Choosing the Best RTK Network
RTK for GNSS provides a highly accurate source of absolute location for open-sky applications. Consistently reliable RTK corrections require a highly dense network of base stations, so receivers are always within close enough range for accurate error corrections. The larger the network, the easier it is to get corrections from anywhere.
For example, Point One’s Polaris network features more than 1,700 base stations across the globe. There is already ample coverage across the
U.S., Canada, Puerto Rico, Europe, Australia, and South Korea, and Polaris continues to add more base stations every month, even allowing customers to contribute to this base station growth by hosting one or more on their own site.
This is a critical time for robotic and vehicle automation development.

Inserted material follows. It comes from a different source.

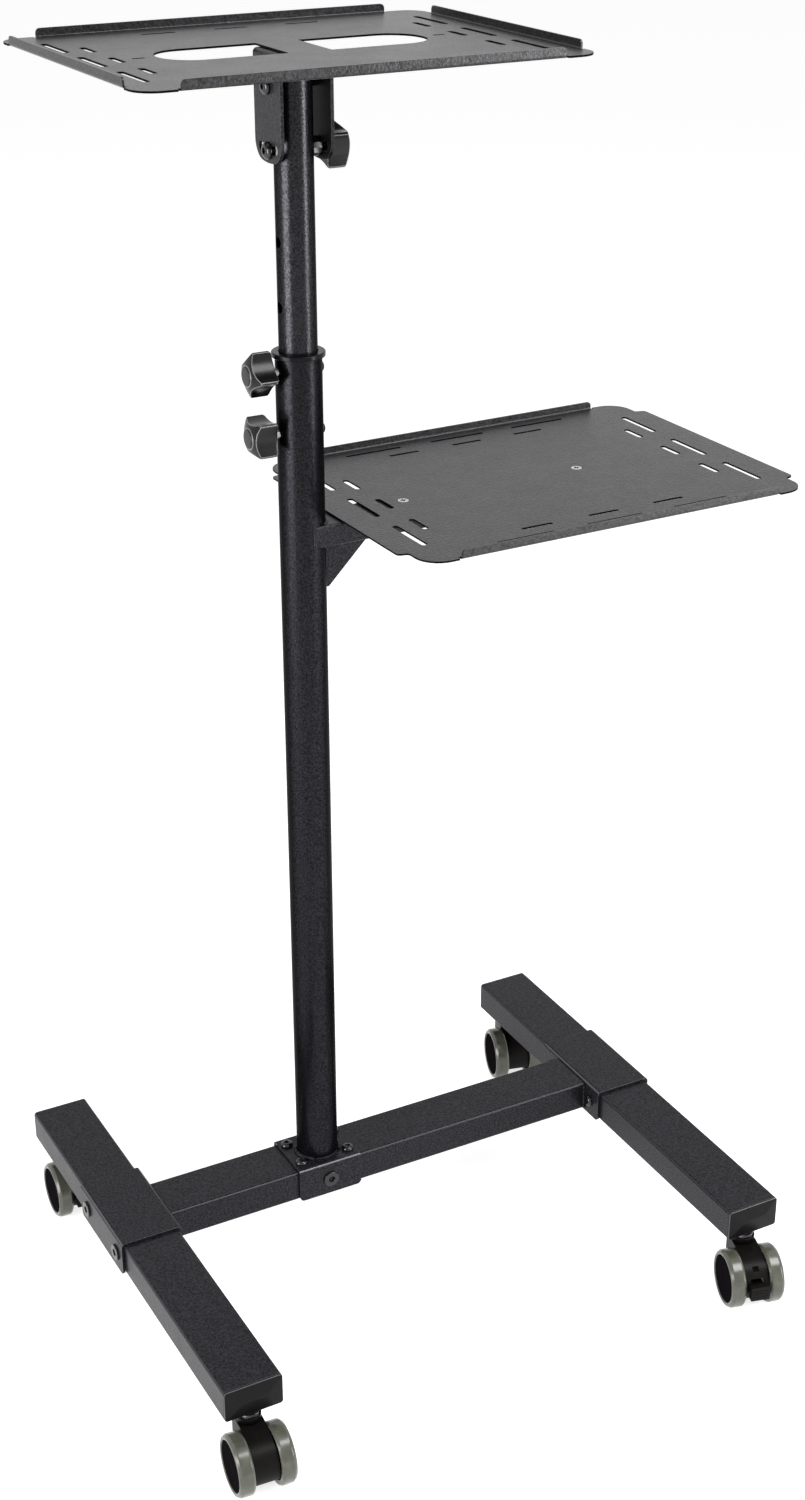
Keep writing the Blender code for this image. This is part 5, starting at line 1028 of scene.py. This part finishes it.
add_piece(tilt_knob, knob_plastic, "tilt_knob_body", "black_plastic", "tilt_knob",
          edge=KNOB_EDGE, highlight_surface=knob_highlight)


# Top tray: the same 1.5 mm steel blank folded up on all four sides, with two D-shaped windows
# beside the column. It rides on the tilting head, under the same grained coat as the lower tray.
TOP_TRAY_X, SHORT_SLOT_OUT, SHORT_SLOT = 0.0018, 0.1198, 0.0100
WINDOW_NEAR, WINDOW_FAR, WINDOW_HALF, WINDOW_CORNER, WINDOW_ROUND = 0.0170, 0.1060, 0.0285, 0.0012, 0.0270
TOP_ROWS = ((0.1540, 0.0750, 0.0510, "Y"), (0.1360, 0.0560, 0.0265, "Y"),
            (0.1100, 0.0595, 0.0280, "X"))
top_edge, top_folds = blank_outline(width=0.3521, depth=0.2770, front_lip=0.2920,
                                    side_tab=0.2224, ear_radius=0.0180)
window = eased([(WINDOW_NEAR, -WINDOW_HALF, WINDOW_CORNER), (WINDOW_FAR, -WINDOW_HALF, WINDOW_ROUND),
                (WINDOW_FAR, WINDOW_HALF, WINDOW_ROUND), (WINDOW_NEAR, WINDOW_HALF, WINDOW_CORNER)], 12)
top_loops = [top_edge]
for side in (-1, 1):
    top_loops += slot_rows(TOP_ROWS, side)
    top_loops.append(slot_loop(np.array([side * SHORT_SLOT_OUT, 0]), SHORT_SLOT, "X"))
    top_loops.append(window * np.array([side, 1]))
top_mesh, top_points = folded_tray("top_shelf", top_loops, top_folds)
top_points = top_points + np.array([TOP_TRAY_X, 0, TOP_TRAY_HEIGHT])
add_tray(top_mesh, top_points, "tilt_head", "top_tray")


# Casters: two wheels to a hood of mottled black plastic, each a grey-green tyre moulded round a
# charcoal hub. The stem's dull plated hexagon shows above the hood's neck, and a dark washer
# above that. The braked ones' hoods have a mouth and a window cut in front.
WHEEL_RADIUS, WHEEL_WIDTH, WHEEL_HALF_SPACE = 0.02577, 0.01336, 0.0109
TREAD_RADIUS = WHEEL_RADIUS - 0.0002
CASTER_TRAIL, HOOD_RADIUS, HOOD_HALF, HOOD_FOOT, HOOD_SHOULDER = 0.0209, 0.0215, 0.0106, 0.0170, 0.0505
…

Today, sensors of all kinds can provide the essential data to drive this technology forward. However, without a reliable source of absolute positioning, the sensor stack for AVs and ADAS is incomplete.
By using RTK receivers and networks, GNSS receivers can provide a reliable, centimeter- accurate estimate of the vehicle’s position in the real world. And, by adding IMU data via sensor fusion, autonomous vehicles can keep close tabs on their position in real time, even when GNSS signals are blocked or unavailable.
Developing comprehensive sensor stacks for vehicle automation is the most effective way to overcome the obstacles that remain between current technology and a future where we can safely hand over more control to self-driving vehicles and robots.